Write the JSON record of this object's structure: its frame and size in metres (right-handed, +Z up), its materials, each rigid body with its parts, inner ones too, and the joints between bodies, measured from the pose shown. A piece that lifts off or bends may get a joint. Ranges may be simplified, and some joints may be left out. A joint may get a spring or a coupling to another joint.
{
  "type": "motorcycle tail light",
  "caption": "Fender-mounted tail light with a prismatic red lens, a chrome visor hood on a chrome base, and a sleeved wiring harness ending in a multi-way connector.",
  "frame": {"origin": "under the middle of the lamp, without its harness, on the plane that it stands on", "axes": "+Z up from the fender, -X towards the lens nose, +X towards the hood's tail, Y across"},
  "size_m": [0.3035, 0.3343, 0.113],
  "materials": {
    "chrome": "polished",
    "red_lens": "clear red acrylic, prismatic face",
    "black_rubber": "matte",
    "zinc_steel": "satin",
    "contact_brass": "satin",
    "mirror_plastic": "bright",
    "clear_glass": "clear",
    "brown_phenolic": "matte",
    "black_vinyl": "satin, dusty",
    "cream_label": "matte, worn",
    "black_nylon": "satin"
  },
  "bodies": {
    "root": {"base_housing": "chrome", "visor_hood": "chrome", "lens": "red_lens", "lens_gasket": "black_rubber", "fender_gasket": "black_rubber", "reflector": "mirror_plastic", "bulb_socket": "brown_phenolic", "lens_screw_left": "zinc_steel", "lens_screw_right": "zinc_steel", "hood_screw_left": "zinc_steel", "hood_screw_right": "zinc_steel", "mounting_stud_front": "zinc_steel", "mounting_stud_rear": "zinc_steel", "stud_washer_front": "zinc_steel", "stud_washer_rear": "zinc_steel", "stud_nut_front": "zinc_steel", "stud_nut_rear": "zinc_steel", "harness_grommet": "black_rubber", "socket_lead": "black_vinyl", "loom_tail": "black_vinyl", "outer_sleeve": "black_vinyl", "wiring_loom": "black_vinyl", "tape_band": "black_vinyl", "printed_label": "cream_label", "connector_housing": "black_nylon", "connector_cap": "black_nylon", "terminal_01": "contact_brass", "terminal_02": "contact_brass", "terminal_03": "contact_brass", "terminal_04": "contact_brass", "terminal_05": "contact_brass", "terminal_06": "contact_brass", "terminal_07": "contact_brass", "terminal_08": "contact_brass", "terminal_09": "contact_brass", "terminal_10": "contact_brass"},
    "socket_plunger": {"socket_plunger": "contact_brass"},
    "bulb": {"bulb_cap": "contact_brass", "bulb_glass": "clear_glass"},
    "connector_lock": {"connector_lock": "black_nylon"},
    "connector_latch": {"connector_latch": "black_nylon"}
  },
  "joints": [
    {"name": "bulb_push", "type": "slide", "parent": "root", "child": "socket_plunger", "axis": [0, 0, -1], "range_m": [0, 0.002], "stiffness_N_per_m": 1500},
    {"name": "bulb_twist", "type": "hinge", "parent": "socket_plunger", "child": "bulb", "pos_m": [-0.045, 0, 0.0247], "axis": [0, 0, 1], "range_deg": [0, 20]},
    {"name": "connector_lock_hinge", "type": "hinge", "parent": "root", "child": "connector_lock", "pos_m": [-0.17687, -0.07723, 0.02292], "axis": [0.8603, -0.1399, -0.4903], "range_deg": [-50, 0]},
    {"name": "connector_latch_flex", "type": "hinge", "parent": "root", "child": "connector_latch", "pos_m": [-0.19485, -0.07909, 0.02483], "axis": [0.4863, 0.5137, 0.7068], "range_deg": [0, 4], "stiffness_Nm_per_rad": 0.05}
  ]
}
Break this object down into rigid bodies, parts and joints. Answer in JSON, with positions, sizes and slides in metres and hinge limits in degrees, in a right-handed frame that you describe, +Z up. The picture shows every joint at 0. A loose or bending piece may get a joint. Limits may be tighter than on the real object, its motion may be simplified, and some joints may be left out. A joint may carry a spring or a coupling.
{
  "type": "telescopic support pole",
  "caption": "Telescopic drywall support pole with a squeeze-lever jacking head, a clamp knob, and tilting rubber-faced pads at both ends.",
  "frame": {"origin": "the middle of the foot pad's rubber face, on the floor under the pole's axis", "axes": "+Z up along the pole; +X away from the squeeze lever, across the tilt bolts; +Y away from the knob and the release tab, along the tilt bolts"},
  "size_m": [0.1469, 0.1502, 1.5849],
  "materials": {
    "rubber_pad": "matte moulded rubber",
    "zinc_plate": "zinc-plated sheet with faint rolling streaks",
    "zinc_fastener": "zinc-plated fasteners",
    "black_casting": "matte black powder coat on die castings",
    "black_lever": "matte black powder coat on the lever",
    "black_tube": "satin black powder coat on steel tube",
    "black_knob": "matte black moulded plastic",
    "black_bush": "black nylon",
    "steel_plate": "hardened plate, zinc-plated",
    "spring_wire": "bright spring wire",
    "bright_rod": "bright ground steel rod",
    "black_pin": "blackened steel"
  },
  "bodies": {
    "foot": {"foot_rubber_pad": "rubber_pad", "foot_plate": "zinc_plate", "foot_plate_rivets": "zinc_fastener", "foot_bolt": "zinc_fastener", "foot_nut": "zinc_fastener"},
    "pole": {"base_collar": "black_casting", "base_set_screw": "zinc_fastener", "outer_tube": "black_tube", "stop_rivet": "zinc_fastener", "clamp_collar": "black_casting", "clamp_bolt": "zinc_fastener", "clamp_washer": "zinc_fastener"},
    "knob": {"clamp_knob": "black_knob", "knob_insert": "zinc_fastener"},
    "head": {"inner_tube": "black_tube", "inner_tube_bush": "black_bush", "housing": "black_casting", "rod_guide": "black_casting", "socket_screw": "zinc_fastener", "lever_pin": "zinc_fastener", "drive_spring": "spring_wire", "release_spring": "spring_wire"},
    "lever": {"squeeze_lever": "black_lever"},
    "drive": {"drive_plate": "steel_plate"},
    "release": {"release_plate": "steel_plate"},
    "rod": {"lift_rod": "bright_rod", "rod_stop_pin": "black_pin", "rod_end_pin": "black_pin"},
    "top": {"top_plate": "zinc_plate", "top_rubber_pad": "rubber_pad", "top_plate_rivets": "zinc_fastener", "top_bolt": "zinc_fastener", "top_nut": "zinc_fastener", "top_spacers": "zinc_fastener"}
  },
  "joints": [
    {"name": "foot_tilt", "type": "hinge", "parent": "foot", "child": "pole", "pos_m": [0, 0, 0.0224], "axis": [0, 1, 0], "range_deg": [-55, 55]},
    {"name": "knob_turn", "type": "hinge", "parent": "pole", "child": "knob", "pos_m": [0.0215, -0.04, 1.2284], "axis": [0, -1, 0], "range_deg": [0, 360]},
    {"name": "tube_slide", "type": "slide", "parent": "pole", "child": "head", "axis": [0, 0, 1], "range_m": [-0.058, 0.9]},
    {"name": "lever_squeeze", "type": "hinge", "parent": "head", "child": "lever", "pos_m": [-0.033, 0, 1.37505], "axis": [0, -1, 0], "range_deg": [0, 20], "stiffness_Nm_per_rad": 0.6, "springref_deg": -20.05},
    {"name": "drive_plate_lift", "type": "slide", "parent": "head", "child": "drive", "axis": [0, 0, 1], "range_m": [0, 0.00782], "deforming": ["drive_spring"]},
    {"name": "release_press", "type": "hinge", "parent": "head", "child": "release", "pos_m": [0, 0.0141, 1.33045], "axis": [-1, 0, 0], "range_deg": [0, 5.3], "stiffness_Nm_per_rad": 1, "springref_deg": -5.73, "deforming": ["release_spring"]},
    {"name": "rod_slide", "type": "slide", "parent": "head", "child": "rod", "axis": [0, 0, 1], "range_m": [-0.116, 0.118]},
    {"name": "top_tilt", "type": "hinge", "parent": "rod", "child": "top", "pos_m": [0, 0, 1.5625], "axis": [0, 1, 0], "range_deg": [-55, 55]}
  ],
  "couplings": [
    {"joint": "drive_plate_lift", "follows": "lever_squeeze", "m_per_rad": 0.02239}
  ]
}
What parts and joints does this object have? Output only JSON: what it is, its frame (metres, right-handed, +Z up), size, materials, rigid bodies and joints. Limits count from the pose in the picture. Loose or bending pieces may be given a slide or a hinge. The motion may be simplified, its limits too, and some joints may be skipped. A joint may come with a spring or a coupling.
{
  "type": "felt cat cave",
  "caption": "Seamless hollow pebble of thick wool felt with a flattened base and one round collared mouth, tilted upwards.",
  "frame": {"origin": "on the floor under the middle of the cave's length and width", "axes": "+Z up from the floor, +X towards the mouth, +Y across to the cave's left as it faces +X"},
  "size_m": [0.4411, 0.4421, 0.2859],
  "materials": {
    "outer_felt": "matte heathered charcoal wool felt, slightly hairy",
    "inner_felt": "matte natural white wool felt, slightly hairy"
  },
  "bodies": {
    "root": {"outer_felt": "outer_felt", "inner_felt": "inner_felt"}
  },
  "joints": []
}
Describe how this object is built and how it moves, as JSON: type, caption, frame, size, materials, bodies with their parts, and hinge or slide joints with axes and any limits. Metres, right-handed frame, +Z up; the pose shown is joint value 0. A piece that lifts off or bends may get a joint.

####################

#### [What is being asked]
Extract, verbatim, the lines from the one containing "What parts and" through the last line of the listing above.

#### [Answer to this task]
What parts and joints does this object have? Output only JSON: what it is, its frame (metres, right-handed, +Z up), size, materials, rigid bodies and joints. Limits count from the pose in the picture. Loose or bending pieces may be given a slide or a hinge. The motion may be simplified, its limits too, and some joints may be skipped. A joint may come with a spring or a coupling.
{
  "type": "felt cat cave",
  "caption": "Seamless hollow pebble of thick wool felt with a flattened base and one round collared mouth, tilted upwards.",
  "frame": {"origin": "on the floor under the middle of the cave's length and width", "axes": "+Z up from the floor, +X towards the mouth, +Y across to the cave's left as it faces +X"},
  "size_m": [0.4411, 0.4421, 0.2859],
  "materials": {
    "outer_felt": "matte heathered charcoal wool felt, slightly hairy",
    "inner_felt": "matte natural white wool felt, slightly hairy"
  },
  "bodies": {
    "root": {"outer_felt": "outer_felt", "inner_felt": "inner_felt"}
  },
  "joints": []
}
Describe how this object is built and how it moves, as JSON: type, caption, frame, size, materials, bodies with their parts, and hinge or slide joints with axes and any limits. Metres, right-handed frame, +Z up; the pose shown is joint value 0. A piece that lifts off or bends may get a joint.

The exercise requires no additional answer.